Harald was also a great subject in Norse literature. The Heimskringla and Icelandic sagas portray him as a skilled poet and warrior, his deeds on and off the battlefield. These sagas and tales about Harald Hardrada, whether exaggerated or not, have helped keep the image of the old Norse king alive in popular culture. He was a part of the cultural memory of the Norse world, as well as an adventurer who lived the life.
In more recent times, the figure of Harald Hardrada has been represented in various historical novels, documentaries, and even video games. This has helped to cement his image as a larger-than-life figure—complex and multifaceted, embodying the best and worst of his time. He is often seen as the quintessential Viking king, a man who had an influence both in the East and the West, and who was as much a poet as he was a warrior. His rise from a wanderer to an emperor’s bodyguard and finally to the king of Norway is a story few other medieval rulers can claim.
Harold Hardrada’s death is frequently juxtaposed with the victory of William the Conqueror at the Battle of Hastings, which took place three weeks later. While Harald died on the battlefield in England, William, a duke from Normandy, was crowned the new King of England, thereby changing the future of Britain.
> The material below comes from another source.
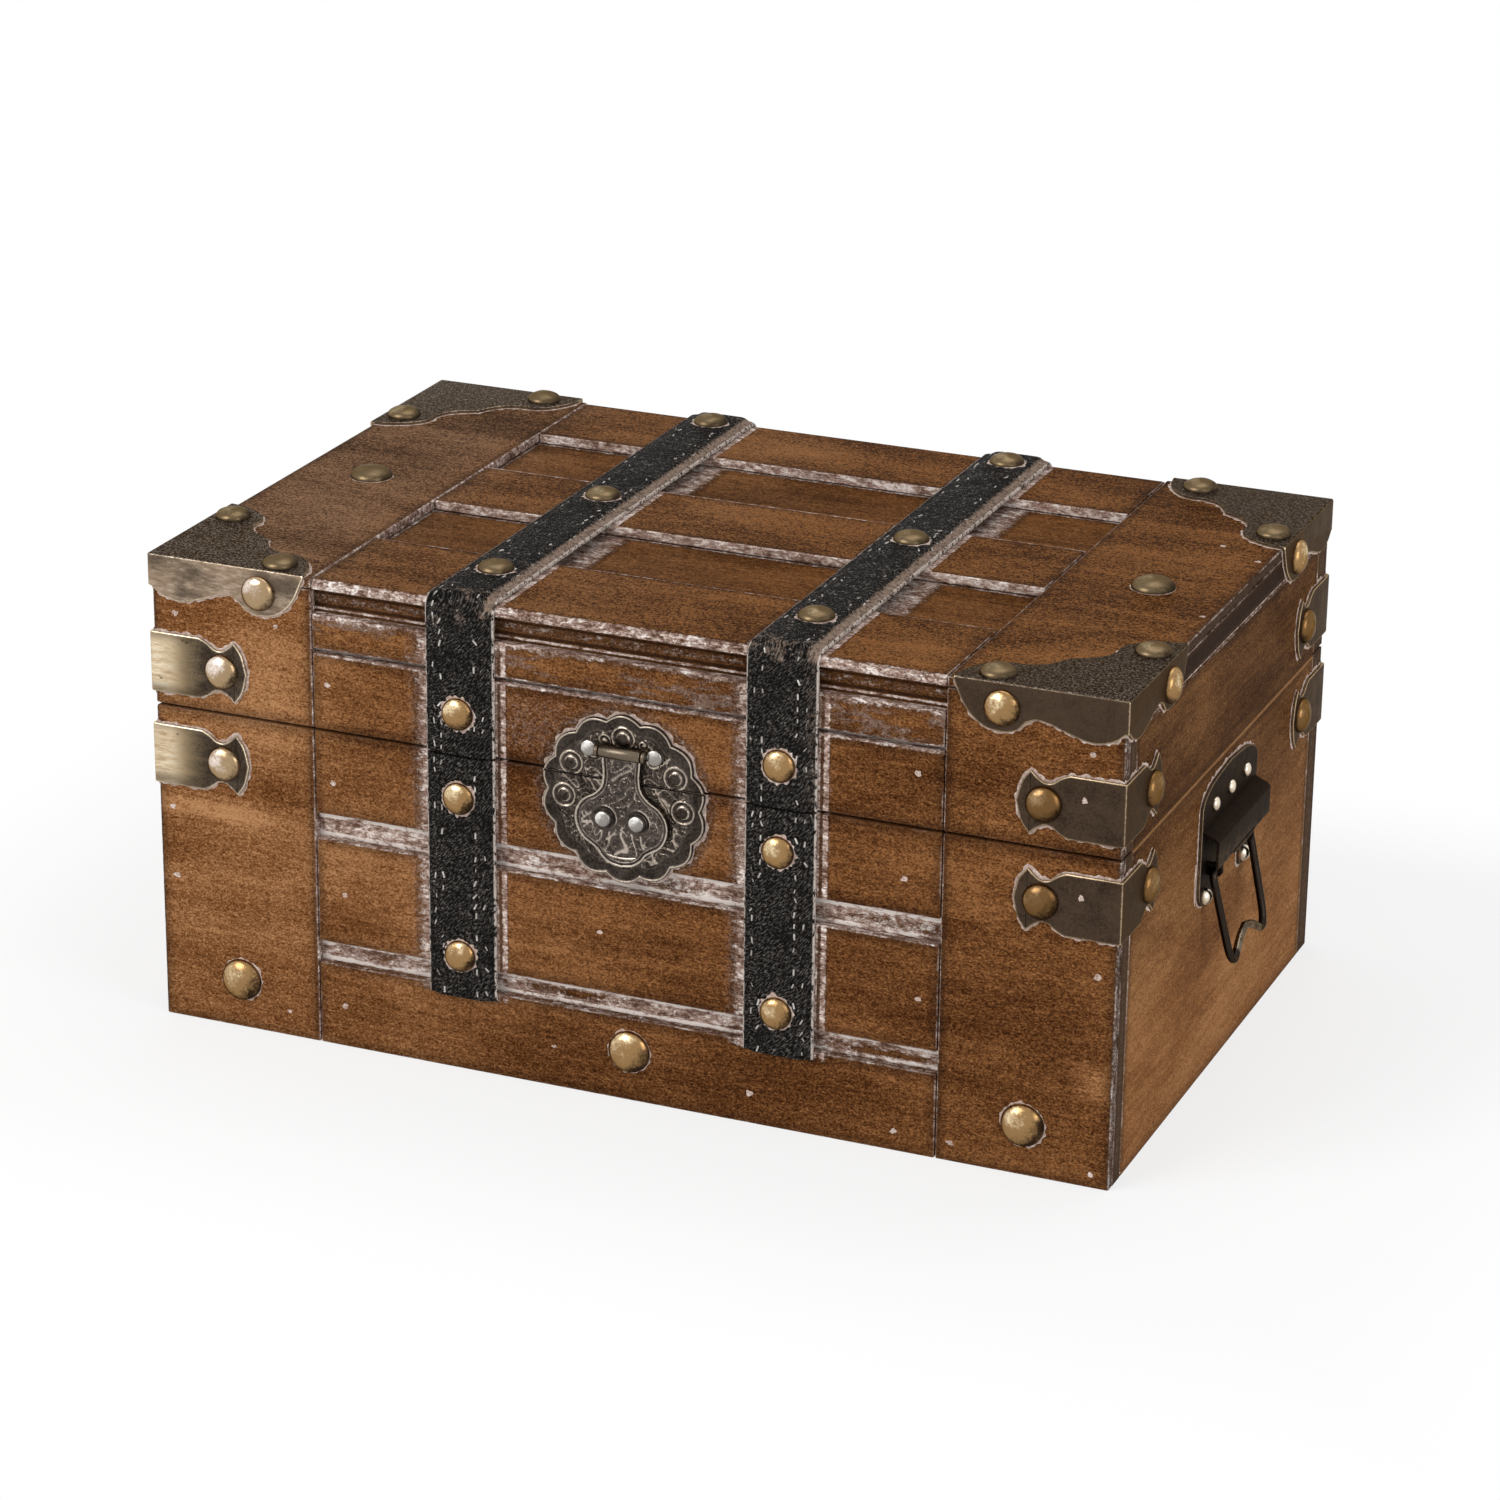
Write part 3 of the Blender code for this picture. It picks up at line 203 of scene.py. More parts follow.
# %% A finish and its nodes
class Finish(Sheet):
    """One material: its nodes, and the shader that they feed."""

    def __init__(self, name, metallic=0.0, gloss=0.5, tint=(1.0, 1.0, 1.0)):
        self.material = bpy.data.materials.new(name)
        self.material.use_nodes = True
        super().__init__(self.material.node_tree)
        self.shader = self.tree.nodes["Principled BSDF"]
        self.feed(self.shader, {"Metallic": metallic, "Specular IOR Level": gloss,
                                "Specular Tint": (*tint, 1.0)})
        self.where = self.node("TexCoord", output="Object")

    def axes(self):
        """The three coordinates, in millimetres."""
        place = self.node("VectorMath", {"operation": "SCALE"}, {0: self.where, "Scale": 1 / MM})
        split = self.node("SeparateXYZ", sockets={0: place}).socket.node
        return [Wire(self, socket) for socket in split.outputs]

    def noise(self, grains, detail=2.0, rough=0.5, warp=0.0, shift=0.0):
        """Noise with this many grains to a millimetre, or with that many along x, y and z."""
        along = grains if isinstance(grains, tuple) else [grains] * 3
        place = self.node("Mapping", sockets={"Vector": self.where, "Location": [shift] * 3,
                                              "Scale": [grain / MM for grain in along]})
        return self.node("TexNoise", sockets={"Vector": place, "Scale": 1.0, "Detail": detail,
                                              "Roughness": rough, "Distortion": warp})

    def step(self, value, start, end):
        """0 before start and 1 after end, with a soft turn between them."""
        return self.node("MapRange", {"interpolation_type": "SMOOTHSTEP"},
                         {"Value": value, "From Min": start, "From Max": end})

    def near(self, value, centre, width):
        """1 at the centre of a band, and 0 from this far away from it."""
        return self.step(abs(value - centre), width, width * 0.3)

    def bands(self, value, *rows):
        """The strongest of several bands, each with a centre, a width and a strength."""
        return reduce(or_, [self.near(value, centre, width) * strength
                            for centre, width, strength in rows])

    def mix(self, factor, first, second):
        """The first colour where factor is 0, the second one where it is 1."""
        pair = [colour if isinstance(colour, Wire) else (*colour, 1.0)
                for colour in (first, second)]
        return self.node("Mix", {"data_type": "RGBA"}, {0: factor, 6: pair[0], 7: pair[1]}, 2)

    def ramp(self, value, *colours):
        """Colours laid evenly along the middle of a noise's range."""
        step = 0.4 / (len(colours) - 1)
        stops = [(0.3 + step * index, colour) for index, colour in enumerate(colours)]
        return self.node("ValToRGB", {"stops": stops}, {0: value})

    def done(self, colour, rough, height, depth, strength=1.0):
        """Feed the shader: colour, roughness, and a bump that is this many mm deep."""
        bump = self.node("Bump", sockets={"Height": height, "Distance": depth * MM,
                                          "Strength": strength})
        self.feed(self.shader, {"Base Color": colour, "Roughness": rough, "Normal": bump})
        return self.material


print("finish helpers ready")

# %% [markdown]
# ## Pieces
#
# One visible piece may have several finishes: a strap has leather, thread and brass nails. Each
# part of it is made in its own small bmesh, gets the number of its finish, and is added to the
# whole. Every mesh carries one attribute, `worn`, which is 0 in hollows and 1 on the edges that
# hands polish; on nail heads it also carries painted light. The metal finishes read it.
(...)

However, Harald’s invasion, though ultimately unsuccessful, weakened Harold Godwinson’s forces and may have paved the way for William’s victory. In this sense, even in defeat, Harald had a significant impact on English and European history.
In death, Harald Hardrada’s reputation only grew in stature as he was remembered not only for how he died but for how he lived. He lived the life of a Viking to the fullest, across the known world, and met his end in a last Viking stand. He has since been celebrated in song and story, and his memory will continue to live on for years to come.